As far as US medical research goes, you can post a link showing it is ineffective, and I can post another showing it not only is, but that countries around the world benefit greatly from it. There is a reason people around the world still come to the US for medical treatment; I've yet to hear about the droves of US citizens going outside the US for legitimate medical care they can't get in the US.
BTW, your link above doesn't say US medical research is ineffective, it says people outside of the medical community struggle to understand the benefit because it doesn't always directly result in cures. Research, however, as we both know, spawns a great many benefits not immediately obvious. I believe many here have made this point in support of greater government investment in science.
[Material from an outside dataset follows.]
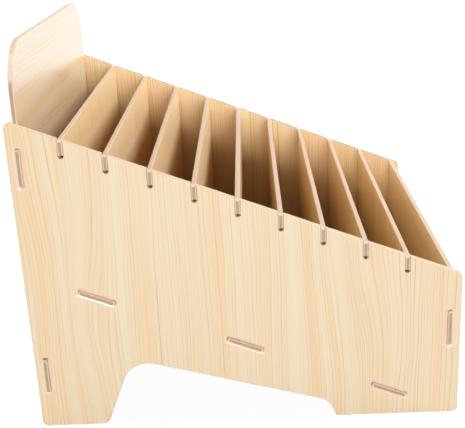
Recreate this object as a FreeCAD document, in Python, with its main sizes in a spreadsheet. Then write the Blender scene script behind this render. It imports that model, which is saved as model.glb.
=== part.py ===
import FreeCAD, Part
import math
import os
import Sketcher
from FreeCAD import Placement, Rotation, Vector

# Wooden mail sorter: a flat-pack box of thin board with ten upright compartments.
# Two side panels stand on feet and have sloping tops. A tall back panel, a low front panel and a
# sloping shelf join them with tabs that come through the sides. Nine dividers hang by their ears
# in open slots along the sloping edges and lift out.
# The origin is the middle of the footprint on the floor. +X points to the low front, +Y to the
# right side panel, +Z up. Left and right are as seen from the front. Lengths are in millimetres.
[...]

This discussion has provided an opportunity for me to clarify my thoughts about this subject, and I thank you for that. But the time involved, unfortunately, is becoming onerous. If you don't believe government regulation has an impact on US health care costs (administrators outnumber providers some two to one, estimates place administrative costs at some 30% of overall costs, the many billions spent annually on lobbying, etc.), then we are at an impasse. You are just as capable as I am to research the monetary impact of government regulation in the US healthcare system -- there are tens of thousands of pages regulating everything imaginable in the industry.
I don't say ALL government regulation is bad, it's just that the current volume of it provides easy opportunities for some to take unfair advantage in the market -- which many of our legislators are all to eager to provide for the right price.
For a good example of how well-intentioned government regulation skews market competition, read this:
http://www.latimes.com/business/la-fi-mattel28-2009aug28,0,2679974.story
Again Robin, I thank you for taking the time to discuss this. I must say, I'm impressed you've taken so much interest in the health care system of another country. Either you don't sleep much, or you have a great deal more free time than I do! Adios!